That depends. You also need to take into account the distribution of
your data. If it consists only of English text, then 99.9% of the
characters will be ASCII, so an immediate test

if (c < 0x80) return c;

is a big win. If you include western European languages, it will
still get about 90% of characters.

Tell that to the Greeks, French or Russians. The above is a good
idea, basically for English, and may be ok for Spanish and German.

[...] Obviously if you have a lot of
Chinese texts the situation will be different.

No, Chinese would at least have a consistent branching pattern and
therefore not pay those sorts of penalties.

Also, if I understand correctly, modern processors can speculatively
execute multiple branches,

I am not aware of any processor which does that. Its a bit harder to
do that than you might think. (If there are multiple outstanding
speculations, do you try to do two-sided branch flow for all of them?)

[...] so the control flow may not be such a
problem and the branches may even be computed in parallel. There's
no substitute for benchmarking.

Knowledge is sometimes useful. That's why you don't need to benchmark
a bubble sort against a heap sort.

Keith Thompson · Jun 16, 2007

Tell that to the Greeks, French or Russians. The above is a good
idea, basically for English, and may be ok for Spanish and German.

Greek and Russian are not western European languages. French uses
accented characters, but the majority of typical French text is plain
ASCII, n'est-ce pas?

[...]

Richard Tobin · Jun 16, 2007

is a big win. If you include western European languages, it will
still get about 90% of characters.

[/QUOTE]

Tell that to the Greeks, French or Russians.

Russian is not western European. French has accented characters, but
less than 10% (yes, I checked some examples).
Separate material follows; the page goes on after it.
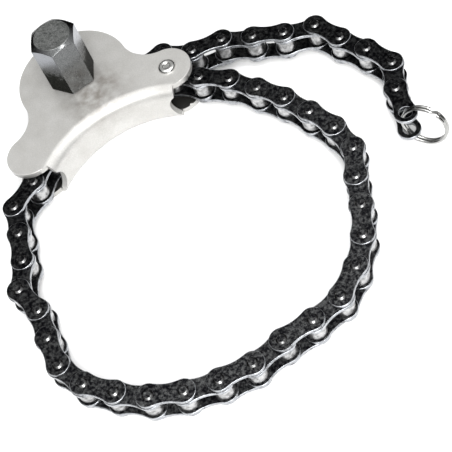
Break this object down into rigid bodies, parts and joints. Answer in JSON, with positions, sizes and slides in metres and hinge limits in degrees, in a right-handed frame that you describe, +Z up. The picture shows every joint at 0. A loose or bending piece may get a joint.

Overall, I believe that
about 90% of characters in western European languages will be from
the Unicode range below 0x80.

-- Richard

Dik T. Winter · Jun 20, 2007

> In article <[email protected]>,

>
> Russian is not western European.

How do you define western European?

> Russian is not western European. French has accented characters, but
> less than 10% (yes, I checked some examples). Overall, I believe that
> about 90% of characters in western European languages will be from
> the Unicode range below 0x80.

That may be the case. But there is only one of the western European
languages that will fit completely in that range, and I do not know
whether it is indeed 10% accented characters in all other languages
(and there are more than you think). I would think that figure is
exceeded in Frisian, one of the official languages of the Netherlands.

Joachim Schmitz · Jun 20, 2007

Dik T. Winter said:
How do you define western European?

Does it matter? Russia is eastern Europe and even goes into Asia, there's no
european country that is more eastern, so it can't be western, can it?

Eastern Europe used to be devided from western Europe by the Iron Curtain.
Even now this still is the line to draw with the minor exception of eastern
Germany, maybe

Also Russia uses a completly different character set. The Greek too. While
the French only have a couple of accented characters, the Dutch having one
extra character (ij), etc, in addition to the Latin alphabeth

Bye, Jojo

Richard Bos · Jun 20, 2007

Dik T. Winter said:
How do you define western European?

From the West of Europe, obviously. Russia is about as far East as you
can go while still being in Europe.

That may be the case. But there is only one of the western European
languages that will fit completely in that range,

Two, if you count dead languages. Since English is completely identical
to Latin in all other regards (hence the ban on split infinitives), this
is but proper.

and I do not know whether it is indeed 10% accented characters in all
other languages (and there are more than you think). I would think
that figure is exceeded in Frisian, one of the official languages of
the Netherlands.

Is not! It's a speech defect. But no, you'd be surprised how few accents
there are in a typical Frisian text. Odd ones, such as a circonflexe on
the 'y', but not that many. Too bloody many unaccented 'y's and 'j's
inserted any which where, but not that many accents.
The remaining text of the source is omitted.